__EXERCISE GOAL__:
Return, word for word, every line that follows.

__COLLECTED MATERIAL__:
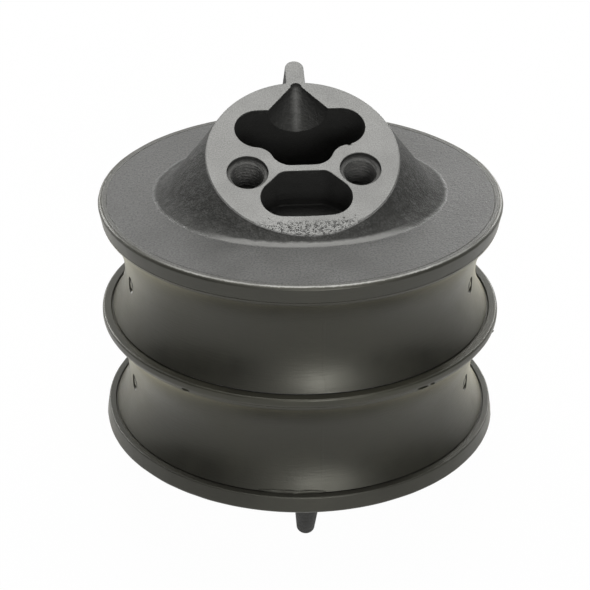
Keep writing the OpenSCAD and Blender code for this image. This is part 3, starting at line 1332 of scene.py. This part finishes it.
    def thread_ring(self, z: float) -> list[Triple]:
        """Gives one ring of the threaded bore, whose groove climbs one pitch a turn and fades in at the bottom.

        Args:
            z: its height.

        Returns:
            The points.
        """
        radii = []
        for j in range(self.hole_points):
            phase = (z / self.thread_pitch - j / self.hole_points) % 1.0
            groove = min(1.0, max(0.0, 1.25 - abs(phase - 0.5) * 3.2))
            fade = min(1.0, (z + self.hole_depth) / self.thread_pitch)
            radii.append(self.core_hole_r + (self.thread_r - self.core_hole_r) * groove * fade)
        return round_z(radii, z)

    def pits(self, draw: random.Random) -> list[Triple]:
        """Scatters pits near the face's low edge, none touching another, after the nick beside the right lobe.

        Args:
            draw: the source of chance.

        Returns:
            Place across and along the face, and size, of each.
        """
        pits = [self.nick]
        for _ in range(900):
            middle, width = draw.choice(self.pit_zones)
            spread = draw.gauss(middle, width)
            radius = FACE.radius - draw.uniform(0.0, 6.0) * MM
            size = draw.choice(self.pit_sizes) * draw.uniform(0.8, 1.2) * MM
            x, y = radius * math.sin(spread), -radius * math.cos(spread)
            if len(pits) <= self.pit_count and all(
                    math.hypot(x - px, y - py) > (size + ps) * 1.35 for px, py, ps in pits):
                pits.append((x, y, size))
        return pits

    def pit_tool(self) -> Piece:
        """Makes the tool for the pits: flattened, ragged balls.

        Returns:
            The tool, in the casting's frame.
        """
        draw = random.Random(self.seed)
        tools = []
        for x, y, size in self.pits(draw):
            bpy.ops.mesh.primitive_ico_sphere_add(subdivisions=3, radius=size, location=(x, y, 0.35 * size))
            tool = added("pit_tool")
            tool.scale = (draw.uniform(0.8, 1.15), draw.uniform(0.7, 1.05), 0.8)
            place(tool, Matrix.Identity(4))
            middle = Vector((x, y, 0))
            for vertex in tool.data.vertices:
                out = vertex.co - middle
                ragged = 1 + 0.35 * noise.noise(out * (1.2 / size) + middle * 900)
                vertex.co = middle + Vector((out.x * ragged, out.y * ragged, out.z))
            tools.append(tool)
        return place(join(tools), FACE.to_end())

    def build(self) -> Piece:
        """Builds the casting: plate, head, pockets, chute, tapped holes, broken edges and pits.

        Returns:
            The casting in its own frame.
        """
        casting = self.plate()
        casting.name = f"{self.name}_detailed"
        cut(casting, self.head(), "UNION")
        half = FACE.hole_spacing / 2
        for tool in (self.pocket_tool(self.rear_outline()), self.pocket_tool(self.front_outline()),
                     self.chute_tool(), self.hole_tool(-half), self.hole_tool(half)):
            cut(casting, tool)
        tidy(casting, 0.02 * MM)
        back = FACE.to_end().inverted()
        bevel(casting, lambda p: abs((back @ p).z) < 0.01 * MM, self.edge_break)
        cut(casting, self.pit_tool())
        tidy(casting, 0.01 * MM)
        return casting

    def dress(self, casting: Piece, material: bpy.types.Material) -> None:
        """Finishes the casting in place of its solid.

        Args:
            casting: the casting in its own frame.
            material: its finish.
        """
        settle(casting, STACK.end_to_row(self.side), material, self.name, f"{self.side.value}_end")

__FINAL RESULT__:
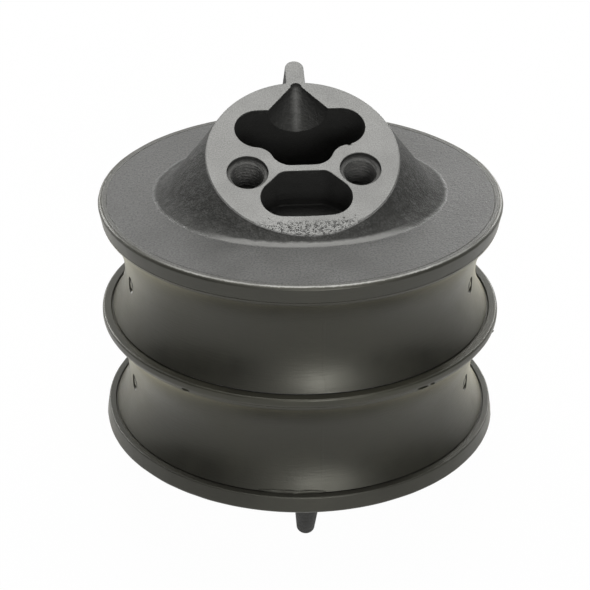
Keep writing the OpenSCAD and Blender code for this image. This is part 3, starting at line 1332 of scene.py. This part finishes it.
    def thread_ring(self, z: float) -> list[Triple]:
        """Gives one ring of the threaded bore, whose groove climbs one pitch a turn and fades in at the bottom.

        Args:
            z: its height.

        Returns:
            The points.
        """
        radii = []
        for j in range(self.hole_points):
            phase = (z / self.thread_pitch - j / self.hole_points) % 1.0
            groove = min(1.0, max(0.0, 1.25 - abs(phase - 0.5) * 3.2))
            fade = min(1.0, (z + self.hole_depth) / self.thread_pitch)
            radii.append(self.core_hole_r + (self.thread_r - self.core_hole_r) * groove * fade)
        return round_z(radii, z)

    def pits(self, draw: random.Random) -> list[Triple]:
        """Scatters pits near the face's low edge, none touching another, after the nick beside the right lobe.

        Args:
            draw: the source of chance.

        Returns:
            Place across and along the face, and size, of each.
        """
        pits = [self.nick]
        for _ in range(900):
            middle, width = draw.choice(self.pit_zones)
            spread = draw.gauss(middle, width)
            radius = FACE.radius - draw.uniform(0.0, 6.0) * MM
            size = draw.choice(self.pit_sizes) * draw.uniform(0.8, 1.2) * MM
            x, y = radius * math.sin(spread), -radius * math.cos(spread)
            if len(pits) <= self.pit_count and all(
                    math.hypot(x - px, y - py) > (size + ps) * 1.35 for px, py, ps in pits):
                pits.append((x, y, size))
        return pits

    def pit_tool(self) -> Piece:
        """Makes the tool for the pits: flattened, ragged balls.

        Returns:
            The tool, in the casting's frame.
        """
        draw = random.Random(self.seed)
        tools = []
        for x, y, size in self.pits(draw):
            bpy.ops.mesh.primitive_ico_sphere_add(subdivisions=3, radius=size, location=(x, y, 0.35 * size))
            tool = added("pit_tool")
            tool.scale = (draw.uniform(0.8, 1.15), draw.uniform(0.7, 1.05), 0.8)
            place(tool, Matrix.Identity(4))
            middle = Vector((x, y, 0))
            for vertex in tool.data.vertices:
                out = vertex.co - middle
                ragged = 1 + 0.35 * noise.noise(out * (1.2 / size) + middle * 900)
                vertex.co = middle + Vector((out.x * ragged, out.y * ragged, out.z))
            tools.append(tool)
        return place(join(tools), FACE.to_end())

    def build(self) -> Piece:
        """Builds the casting: plate, head, pockets, chute, tapped holes, broken edges and pits.

        Returns:
            The casting in its own frame.
        """
        casting = self.plate()
        casting.name = f"{self.name}_detailed"
        cut(casting, self.head(), "UNION")
        half = FACE.hole_spacing / 2
        for tool in (self.pocket_tool(self.rear_outline()), self.pocket_tool(self.front_outline()),
                     self.chute_tool(), self.hole_tool(-half), self.hole_tool(half)):
            cut(casting, tool)
        tidy(casting, 0.02 * MM)
        back = FACE.to_end().inverted()
        bevel(casting, lambda p: abs((back @ p).z) < 0.01 * MM, self.edge_break)
        cut(casting, self.pit_tool())
        tidy(casting, 0.01 * MM)
        return casting

    def dress(self, casting: Piece, material: bpy.types.Material) -> None:
        """Finishes the casting in place of its solid.

        Args:
            casting: the casting in its own frame.
            material: its finish.
        """
        settle(casting, STACK.end_to_row(self.side), material, self.name, f"{self.side.value}_end")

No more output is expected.